The indicator is expressed as annual GFS revenue as a percent of Gross Domestic Product (GDP).
“Classification of the GFSM 1986 Data to the GFSM 2014 Framework”, available at https://www.imf.org/external/pubs/ft/gfs/manual/comp.htm, can be referenced with the aim of obtaining the key GFSM 2014 Revenue categories:
Section B of the document (pages 7-13) provides a detailed mapping. Experience gained through many years of GFS Training and Technical Assistance aimed at building the capacity of national authorities has demonstrated that all components related to GFSM 1986 total revenue and grants may be classified to the GFSM 2014 aggregate revenue, except for the sales of fixed capital assets, (strategic) stocks, and land and intangible assets, which are classified to the net investment in nonfinancial assets (disposals/sales).
Indicator 17.1.1 can be derived using series that are basic to the GFS reporting framework. Each revenue transaction is classified according to whether it is a tax or another type of revenue. GFS revenue aggregates are summations of individual entries and elements in this particular class of flows and allow for these data to be arranged in a manageable and analytically useful way. For example, tax revenue is the sum of all flows that are classified as taxes. Conceptually, the value for each main revenue aggregate is the sum of the values for all items in the relevant category.
Comments and limitations:
In principle, GFS should cover all entities that materially affect fiscal policies. Cross-country comparisons are ideally made with reference to the consolidated general government sector. However, for most developing and many emerging market economies, compiling data for the consolidated general government and its subsectors is problematic owing to limitations in the availability and/or timeliness of source data. For example, a country may have one central government; several state, provincial, or regional governments; and many local governments. Countries may also have social security funds. The GFSM 2014 recommends that statistics should be compiled for all such general government units.

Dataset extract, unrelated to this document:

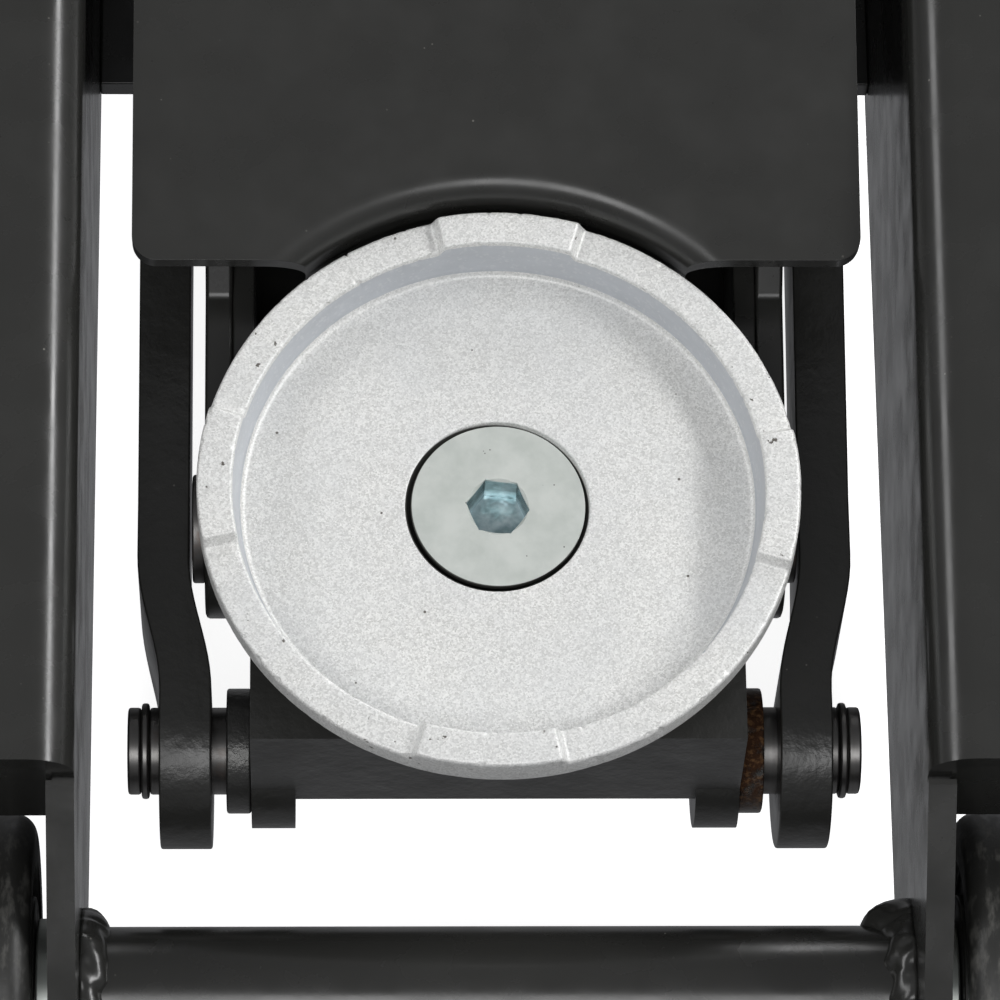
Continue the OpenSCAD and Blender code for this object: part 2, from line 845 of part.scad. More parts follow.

Some countries report data for the consolidated general government with one or more sub-sectors not separately reported. Similarly, there are some countries that report “consolidated central government” without necessarily providing the budgetary central government subsector separately. For many emerging market and low-income countries with limited statistical capacity, budgetary central government is considered the most appropriate level of institutional coverage for comparison purposes. Budgetary central government, as described in GFSM 2014 (paragraph 2.81), is an institutional unit of the general government sector particularly important in terms of size and power, particularly the power to exercise control over many other units and entities. This component of general government is usually covered by the main (or general) budget. The budgetary central government’s revenue (and expense) are normally regulated and controlled by a ministry of finance, or its functional equivalent, by means of a budget approved by the legislature.
Proxy, alternative and additional indicators: N/A
The four types of revenue: Taxes, Social contributions, Grants and Other revenue can be further disaggregated, as outlined in Chapter 5, GFSM 2014.